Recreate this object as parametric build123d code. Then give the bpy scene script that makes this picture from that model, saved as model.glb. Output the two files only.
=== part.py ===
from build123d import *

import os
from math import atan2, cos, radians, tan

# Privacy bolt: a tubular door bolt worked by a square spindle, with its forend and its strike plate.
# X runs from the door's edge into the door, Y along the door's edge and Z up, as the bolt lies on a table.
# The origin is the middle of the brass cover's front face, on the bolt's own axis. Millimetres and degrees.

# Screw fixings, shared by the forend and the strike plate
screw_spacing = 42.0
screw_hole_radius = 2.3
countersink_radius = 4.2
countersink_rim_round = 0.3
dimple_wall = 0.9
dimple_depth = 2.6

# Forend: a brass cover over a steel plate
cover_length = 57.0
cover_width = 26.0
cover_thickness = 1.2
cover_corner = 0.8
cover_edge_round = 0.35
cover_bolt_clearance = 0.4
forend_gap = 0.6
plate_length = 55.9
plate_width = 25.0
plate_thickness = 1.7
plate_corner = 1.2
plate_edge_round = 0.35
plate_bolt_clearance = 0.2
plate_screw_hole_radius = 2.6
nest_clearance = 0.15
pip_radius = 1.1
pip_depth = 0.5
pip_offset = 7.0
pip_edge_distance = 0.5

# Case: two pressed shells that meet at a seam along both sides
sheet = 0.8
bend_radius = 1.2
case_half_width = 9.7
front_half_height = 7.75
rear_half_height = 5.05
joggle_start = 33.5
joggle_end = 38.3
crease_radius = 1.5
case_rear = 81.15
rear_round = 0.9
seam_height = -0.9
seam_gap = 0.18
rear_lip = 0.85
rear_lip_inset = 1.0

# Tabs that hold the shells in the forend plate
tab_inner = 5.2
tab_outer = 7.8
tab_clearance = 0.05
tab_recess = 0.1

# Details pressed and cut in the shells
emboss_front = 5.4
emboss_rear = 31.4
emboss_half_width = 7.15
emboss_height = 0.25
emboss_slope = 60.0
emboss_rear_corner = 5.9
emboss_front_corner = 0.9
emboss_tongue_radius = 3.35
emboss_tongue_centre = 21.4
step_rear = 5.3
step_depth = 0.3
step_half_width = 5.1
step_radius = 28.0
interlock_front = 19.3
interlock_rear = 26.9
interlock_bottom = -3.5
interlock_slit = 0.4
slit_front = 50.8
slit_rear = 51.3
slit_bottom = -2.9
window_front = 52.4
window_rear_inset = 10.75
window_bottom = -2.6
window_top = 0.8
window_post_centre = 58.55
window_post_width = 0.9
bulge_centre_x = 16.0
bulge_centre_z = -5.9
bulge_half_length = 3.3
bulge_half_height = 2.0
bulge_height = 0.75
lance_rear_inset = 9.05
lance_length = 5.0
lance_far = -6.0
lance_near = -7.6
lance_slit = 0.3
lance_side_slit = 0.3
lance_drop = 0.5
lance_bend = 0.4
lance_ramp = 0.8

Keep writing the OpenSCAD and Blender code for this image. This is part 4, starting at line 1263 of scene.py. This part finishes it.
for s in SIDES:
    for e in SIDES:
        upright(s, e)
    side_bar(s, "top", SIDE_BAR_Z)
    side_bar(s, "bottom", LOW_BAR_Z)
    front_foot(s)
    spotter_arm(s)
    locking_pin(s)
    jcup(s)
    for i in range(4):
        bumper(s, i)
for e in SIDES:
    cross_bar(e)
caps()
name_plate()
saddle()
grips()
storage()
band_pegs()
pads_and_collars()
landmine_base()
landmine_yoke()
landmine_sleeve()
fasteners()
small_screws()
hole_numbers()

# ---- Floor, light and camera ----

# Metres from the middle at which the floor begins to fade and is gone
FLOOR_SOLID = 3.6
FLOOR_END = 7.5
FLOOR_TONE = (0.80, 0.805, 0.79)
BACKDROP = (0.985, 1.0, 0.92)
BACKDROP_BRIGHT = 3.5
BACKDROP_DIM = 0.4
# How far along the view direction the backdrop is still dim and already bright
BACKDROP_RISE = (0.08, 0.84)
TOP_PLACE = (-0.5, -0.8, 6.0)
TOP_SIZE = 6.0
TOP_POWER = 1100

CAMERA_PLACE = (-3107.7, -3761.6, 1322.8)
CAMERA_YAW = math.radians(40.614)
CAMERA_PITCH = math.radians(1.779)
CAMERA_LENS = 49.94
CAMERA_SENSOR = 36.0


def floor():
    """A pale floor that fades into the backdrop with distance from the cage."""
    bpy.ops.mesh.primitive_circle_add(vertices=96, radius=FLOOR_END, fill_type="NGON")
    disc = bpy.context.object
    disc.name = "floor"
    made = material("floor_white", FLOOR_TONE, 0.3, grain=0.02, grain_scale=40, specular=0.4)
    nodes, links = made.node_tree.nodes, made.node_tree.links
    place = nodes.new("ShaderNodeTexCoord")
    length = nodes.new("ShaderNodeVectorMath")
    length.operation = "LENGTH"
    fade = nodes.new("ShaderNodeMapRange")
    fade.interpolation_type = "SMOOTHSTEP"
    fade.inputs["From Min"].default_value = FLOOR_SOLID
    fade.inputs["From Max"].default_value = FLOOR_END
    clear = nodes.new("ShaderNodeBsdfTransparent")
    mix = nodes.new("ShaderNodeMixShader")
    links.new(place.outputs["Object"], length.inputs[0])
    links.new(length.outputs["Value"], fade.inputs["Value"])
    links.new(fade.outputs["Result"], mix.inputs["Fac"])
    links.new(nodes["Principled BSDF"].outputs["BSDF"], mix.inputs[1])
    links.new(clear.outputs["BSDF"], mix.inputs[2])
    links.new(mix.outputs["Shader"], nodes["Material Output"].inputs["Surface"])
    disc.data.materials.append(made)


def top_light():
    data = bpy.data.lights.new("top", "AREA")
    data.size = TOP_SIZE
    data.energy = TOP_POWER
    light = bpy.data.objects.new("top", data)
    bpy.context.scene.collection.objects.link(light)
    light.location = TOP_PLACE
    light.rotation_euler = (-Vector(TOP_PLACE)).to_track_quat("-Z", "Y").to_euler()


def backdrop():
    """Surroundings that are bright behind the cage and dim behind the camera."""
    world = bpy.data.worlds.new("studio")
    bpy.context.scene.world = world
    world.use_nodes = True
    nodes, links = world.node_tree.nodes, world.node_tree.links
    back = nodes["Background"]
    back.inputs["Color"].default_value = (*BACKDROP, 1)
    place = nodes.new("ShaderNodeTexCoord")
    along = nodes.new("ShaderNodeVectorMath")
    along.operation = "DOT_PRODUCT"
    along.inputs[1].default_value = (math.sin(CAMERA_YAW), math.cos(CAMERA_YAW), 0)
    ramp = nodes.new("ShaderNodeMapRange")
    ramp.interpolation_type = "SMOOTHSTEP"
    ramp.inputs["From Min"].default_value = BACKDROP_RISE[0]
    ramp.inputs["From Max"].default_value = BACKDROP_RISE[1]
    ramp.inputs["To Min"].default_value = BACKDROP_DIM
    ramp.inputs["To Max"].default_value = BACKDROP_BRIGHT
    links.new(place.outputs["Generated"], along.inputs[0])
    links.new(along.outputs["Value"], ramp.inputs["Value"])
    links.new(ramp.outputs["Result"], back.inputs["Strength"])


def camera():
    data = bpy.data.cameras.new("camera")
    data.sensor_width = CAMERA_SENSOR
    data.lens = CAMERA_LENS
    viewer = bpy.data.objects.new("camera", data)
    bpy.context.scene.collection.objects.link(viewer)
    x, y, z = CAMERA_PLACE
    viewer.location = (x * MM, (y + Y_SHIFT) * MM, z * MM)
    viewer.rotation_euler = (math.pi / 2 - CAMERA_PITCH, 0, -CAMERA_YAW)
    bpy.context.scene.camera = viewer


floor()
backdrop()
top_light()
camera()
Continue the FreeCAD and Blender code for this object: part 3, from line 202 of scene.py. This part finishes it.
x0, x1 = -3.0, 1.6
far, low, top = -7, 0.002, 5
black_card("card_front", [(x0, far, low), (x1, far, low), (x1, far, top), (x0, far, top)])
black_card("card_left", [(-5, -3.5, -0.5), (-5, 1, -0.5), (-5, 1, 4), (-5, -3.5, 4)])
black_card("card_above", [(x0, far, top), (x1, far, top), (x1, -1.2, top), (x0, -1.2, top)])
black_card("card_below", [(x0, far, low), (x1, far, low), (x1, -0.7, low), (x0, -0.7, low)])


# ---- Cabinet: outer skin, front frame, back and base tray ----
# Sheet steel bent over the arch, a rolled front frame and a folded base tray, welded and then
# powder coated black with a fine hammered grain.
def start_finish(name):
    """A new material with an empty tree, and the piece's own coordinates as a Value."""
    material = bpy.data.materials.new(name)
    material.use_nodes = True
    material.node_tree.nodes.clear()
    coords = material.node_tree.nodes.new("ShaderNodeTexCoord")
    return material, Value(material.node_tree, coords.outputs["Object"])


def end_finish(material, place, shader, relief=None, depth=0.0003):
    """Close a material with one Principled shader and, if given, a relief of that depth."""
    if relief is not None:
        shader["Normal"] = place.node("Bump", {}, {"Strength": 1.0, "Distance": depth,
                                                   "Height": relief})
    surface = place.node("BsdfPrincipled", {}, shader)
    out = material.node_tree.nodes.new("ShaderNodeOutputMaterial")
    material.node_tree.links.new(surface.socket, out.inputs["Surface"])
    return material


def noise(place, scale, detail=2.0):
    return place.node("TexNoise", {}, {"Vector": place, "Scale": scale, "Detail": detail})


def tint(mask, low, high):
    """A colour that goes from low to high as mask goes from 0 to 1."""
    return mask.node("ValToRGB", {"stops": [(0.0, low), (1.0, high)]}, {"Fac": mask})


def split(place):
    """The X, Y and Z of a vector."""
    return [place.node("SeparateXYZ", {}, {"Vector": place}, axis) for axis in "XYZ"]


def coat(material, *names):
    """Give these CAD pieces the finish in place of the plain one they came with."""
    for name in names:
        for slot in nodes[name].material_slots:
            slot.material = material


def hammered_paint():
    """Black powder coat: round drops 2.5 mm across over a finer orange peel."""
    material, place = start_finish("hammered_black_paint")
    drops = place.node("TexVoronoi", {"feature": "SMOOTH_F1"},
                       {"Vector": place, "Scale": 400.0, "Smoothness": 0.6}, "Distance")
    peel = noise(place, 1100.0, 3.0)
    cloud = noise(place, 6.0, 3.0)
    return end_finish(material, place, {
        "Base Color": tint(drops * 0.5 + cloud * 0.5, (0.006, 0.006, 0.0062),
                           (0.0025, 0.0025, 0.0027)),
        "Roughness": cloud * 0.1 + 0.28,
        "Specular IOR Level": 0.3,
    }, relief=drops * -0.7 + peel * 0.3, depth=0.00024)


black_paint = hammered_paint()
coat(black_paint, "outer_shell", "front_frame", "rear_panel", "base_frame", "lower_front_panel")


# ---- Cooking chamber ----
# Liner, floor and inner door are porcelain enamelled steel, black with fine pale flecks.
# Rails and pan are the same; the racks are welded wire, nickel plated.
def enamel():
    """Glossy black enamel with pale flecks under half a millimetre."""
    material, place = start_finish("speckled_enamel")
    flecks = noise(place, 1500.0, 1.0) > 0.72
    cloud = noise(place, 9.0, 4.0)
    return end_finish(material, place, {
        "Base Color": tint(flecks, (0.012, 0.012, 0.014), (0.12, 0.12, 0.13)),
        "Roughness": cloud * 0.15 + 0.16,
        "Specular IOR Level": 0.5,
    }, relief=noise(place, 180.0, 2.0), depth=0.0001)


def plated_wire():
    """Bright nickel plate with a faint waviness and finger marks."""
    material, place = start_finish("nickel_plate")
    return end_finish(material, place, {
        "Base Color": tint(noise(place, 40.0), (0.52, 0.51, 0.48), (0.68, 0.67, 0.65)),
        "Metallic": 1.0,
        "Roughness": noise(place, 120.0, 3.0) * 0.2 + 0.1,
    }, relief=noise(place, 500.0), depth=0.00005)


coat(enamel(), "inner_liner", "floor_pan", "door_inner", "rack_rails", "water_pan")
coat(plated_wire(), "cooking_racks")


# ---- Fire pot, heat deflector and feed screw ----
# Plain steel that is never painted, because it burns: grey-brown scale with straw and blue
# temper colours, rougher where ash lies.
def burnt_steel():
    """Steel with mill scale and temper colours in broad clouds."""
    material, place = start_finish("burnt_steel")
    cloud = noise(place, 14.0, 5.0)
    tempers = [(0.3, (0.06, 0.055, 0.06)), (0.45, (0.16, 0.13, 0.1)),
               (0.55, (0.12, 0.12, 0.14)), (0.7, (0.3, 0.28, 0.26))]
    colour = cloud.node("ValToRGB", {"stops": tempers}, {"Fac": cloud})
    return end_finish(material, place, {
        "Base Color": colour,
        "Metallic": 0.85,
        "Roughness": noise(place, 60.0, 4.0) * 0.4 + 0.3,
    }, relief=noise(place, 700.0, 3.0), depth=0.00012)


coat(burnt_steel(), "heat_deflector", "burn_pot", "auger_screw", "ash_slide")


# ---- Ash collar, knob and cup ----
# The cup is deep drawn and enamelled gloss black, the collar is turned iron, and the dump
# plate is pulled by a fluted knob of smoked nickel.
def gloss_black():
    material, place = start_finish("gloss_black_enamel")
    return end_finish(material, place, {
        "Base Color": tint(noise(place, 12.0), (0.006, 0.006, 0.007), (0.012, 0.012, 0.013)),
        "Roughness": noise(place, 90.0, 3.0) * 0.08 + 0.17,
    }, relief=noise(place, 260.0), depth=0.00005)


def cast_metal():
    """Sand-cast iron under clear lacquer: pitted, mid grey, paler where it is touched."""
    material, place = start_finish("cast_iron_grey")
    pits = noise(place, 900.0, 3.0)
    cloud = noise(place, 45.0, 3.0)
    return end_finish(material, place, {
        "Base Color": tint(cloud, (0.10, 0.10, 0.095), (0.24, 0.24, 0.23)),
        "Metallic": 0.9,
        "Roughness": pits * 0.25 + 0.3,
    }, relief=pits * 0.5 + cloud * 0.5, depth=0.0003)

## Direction
Your output must be the lines of the material above, from the first through the line that contains "# The origin", copied exactly. Include both endpoints and nothing else.

## Written answer
Recreate this object as parametric build123d code. Then give the bpy scene script that makes this picture from that model, saved as model.glb. Output the two files only.
=== part.py ===
from build123d import *

import os
from math import atan2, cos, radians, tan

# Privacy bolt: a tubular door bolt worked by a square spindle, with its forend and its strike plate.
# X runs from the door's edge into the door, Y along the door's edge and Z up, as the bolt lies on a table.
# The origin is the middle of the brass cover's front face, on the bolt's own axis. Millimetres and degrees.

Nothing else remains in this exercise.